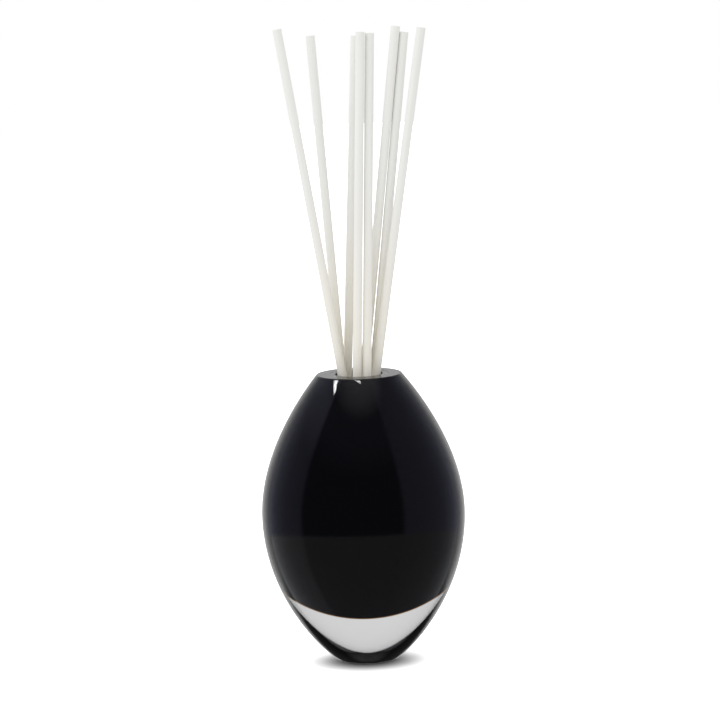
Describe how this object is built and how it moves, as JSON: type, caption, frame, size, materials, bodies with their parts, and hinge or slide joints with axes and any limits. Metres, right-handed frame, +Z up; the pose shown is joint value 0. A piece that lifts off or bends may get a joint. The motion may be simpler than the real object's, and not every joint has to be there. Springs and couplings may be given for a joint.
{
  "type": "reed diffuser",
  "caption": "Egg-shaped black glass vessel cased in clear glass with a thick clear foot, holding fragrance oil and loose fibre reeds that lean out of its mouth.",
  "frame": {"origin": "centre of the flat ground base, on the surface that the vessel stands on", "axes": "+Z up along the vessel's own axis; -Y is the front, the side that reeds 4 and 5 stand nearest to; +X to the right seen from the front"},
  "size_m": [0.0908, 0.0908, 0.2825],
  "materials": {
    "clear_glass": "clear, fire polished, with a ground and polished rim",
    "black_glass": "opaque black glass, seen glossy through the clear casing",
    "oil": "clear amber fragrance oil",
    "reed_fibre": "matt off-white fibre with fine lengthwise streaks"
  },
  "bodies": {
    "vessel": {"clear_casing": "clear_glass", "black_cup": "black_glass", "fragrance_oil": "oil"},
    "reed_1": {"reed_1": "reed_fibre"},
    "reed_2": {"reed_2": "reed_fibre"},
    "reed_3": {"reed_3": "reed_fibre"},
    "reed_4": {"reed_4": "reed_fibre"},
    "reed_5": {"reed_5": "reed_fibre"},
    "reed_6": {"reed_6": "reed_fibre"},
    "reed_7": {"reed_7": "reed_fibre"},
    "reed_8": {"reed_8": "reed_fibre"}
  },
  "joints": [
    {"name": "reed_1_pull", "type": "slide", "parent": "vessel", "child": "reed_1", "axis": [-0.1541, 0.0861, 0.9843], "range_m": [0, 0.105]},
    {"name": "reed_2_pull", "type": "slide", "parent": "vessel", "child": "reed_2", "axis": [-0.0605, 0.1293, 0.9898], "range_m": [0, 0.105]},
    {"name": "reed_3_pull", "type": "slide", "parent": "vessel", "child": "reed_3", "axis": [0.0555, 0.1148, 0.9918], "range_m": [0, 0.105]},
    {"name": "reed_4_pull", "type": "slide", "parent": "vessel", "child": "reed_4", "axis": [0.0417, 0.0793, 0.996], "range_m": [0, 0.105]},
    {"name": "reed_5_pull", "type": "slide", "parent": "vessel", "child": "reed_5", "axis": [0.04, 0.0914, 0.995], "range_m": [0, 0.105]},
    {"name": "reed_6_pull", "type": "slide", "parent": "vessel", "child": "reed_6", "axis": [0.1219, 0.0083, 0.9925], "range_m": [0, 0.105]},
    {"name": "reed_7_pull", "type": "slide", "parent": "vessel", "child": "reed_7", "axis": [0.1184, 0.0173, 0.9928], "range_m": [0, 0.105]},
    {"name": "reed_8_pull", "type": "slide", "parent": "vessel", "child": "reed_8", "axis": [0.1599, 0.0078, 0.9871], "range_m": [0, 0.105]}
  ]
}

※

▶ _Task details_:
All of the lines above need to be given again exactly.

▶ _Solution to this exercise_:
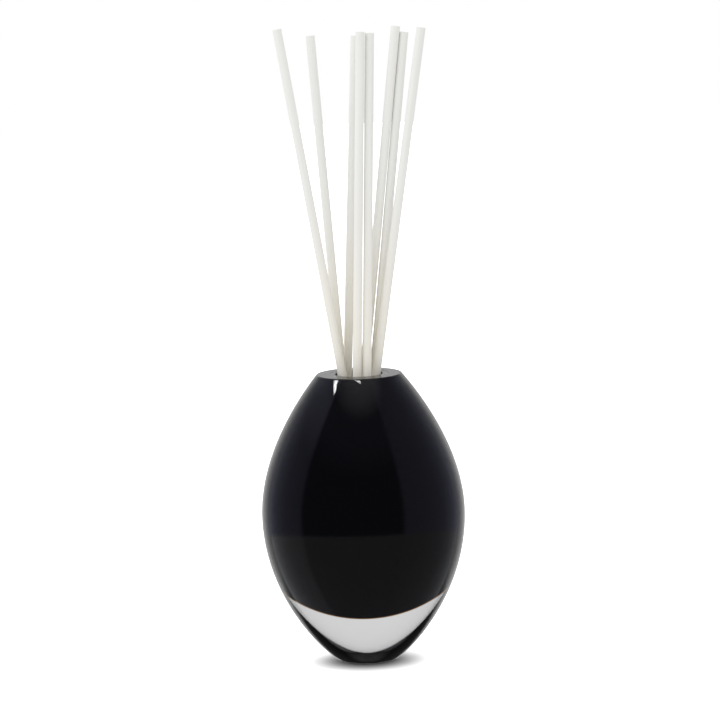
Describe how this object is built and how it moves, as JSON: type, caption, frame, size, materials, bodies with their parts, and hinge or slide joints with axes and any limits. Metres, right-handed frame, +Z up; the pose shown is joint value 0. A piece that lifts off or bends may get a joint. The motion may be simpler than the real object's, and not every joint has to be there. Springs and couplings may be given for a joint.
{
  "type": "reed diffuser",
  "caption": "Egg-shaped black glass vessel cased in clear glass with a thick clear foot, holding fragrance oil and loose fibre reeds that lean out of its mouth.",
  "frame": {"origin": "centre of the flat ground base, on the surface that the vessel stands on", "axes": "+Z up along the vessel's own axis; -Y is the front, the side that reeds 4 and 5 stand nearest to; +X to the right seen from the front"},
  "size_m": [0.0908, 0.0908, 0.2825],
  "materials": {
    "clear_glass": "clear, fire polished, with a ground and polished rim",
    "black_glass": "opaque black glass, seen glossy through the clear casing",
    "oil": "clear amber fragrance oil",
    "reed_fibre": "matt off-white fibre with fine lengthwise streaks"
  },
  "bodies": {
    "vessel": {"clear_casing": "clear_glass", "black_cup": "black_glass", "fragrance_oil": "oil"},
    "reed_1": {"reed_1": "reed_fibre"},
    "reed_2": {"reed_2": "reed_fibre"},
    "reed_3": {"reed_3": "reed_fibre"},
    "reed_4": {"reed_4": "reed_fibre"},
    "reed_5": {"reed_5": "reed_fibre"},
    "reed_6": {"reed_6": "reed_fibre"},
    "reed_7": {"reed_7": "reed_fibre"},
    "reed_8": {"reed_8": "reed_fibre"}
  },
  "joints": [
    {"name": "reed_1_pull", "type": "slide", "parent": "vessel", "child": "reed_1", "axis": [-0.1541, 0.0861, 0.9843], "range_m": [0, 0.105]},
    {"name": "reed_2_pull", "type": "slide", "parent": "vessel", "child": "reed_2", "axis": [-0.0605, 0.1293, 0.9898], "range_m": [0, 0.105]},
    {"name": "reed_3_pull", "type": "slide", "parent": "vessel", "child": "reed_3", "axis": [0.0555, 0.1148, 0.9918], "range_m": [0, 0.105]},
    {"name": "reed_4_pull", "type": "slide", "parent": "vessel", "child": "reed_4", "axis": [0.0417, 0.0793, 0.996], "range_m": [0, 0.105]},
    {"name": "reed_5_pull", "type": "slide", "parent": "vessel", "child": "reed_5", "axis": [0.04, 0.0914, 0.995], "range_m": [0, 0.105]},
    {"name": "reed_6_pull", "type": "slide", "parent": "vessel", "child": "reed_6", "axis": [0.1219, 0.0083, 0.9925], "range_m": [0, 0.105]},
    {"name": "reed_7_pull", "type": "slide", "parent": "vessel", "child": "reed_7", "axis": [0.1184, 0.0173, 0.9928], "range_m": [0, 0.105]},
    {"name": "reed_8_pull", "type": "slide", "parent": "vessel", "child": "reed_8", "axis": [0.1599, 0.0078, 0.9871], "range_m": [0, 0.105]}
  ]
}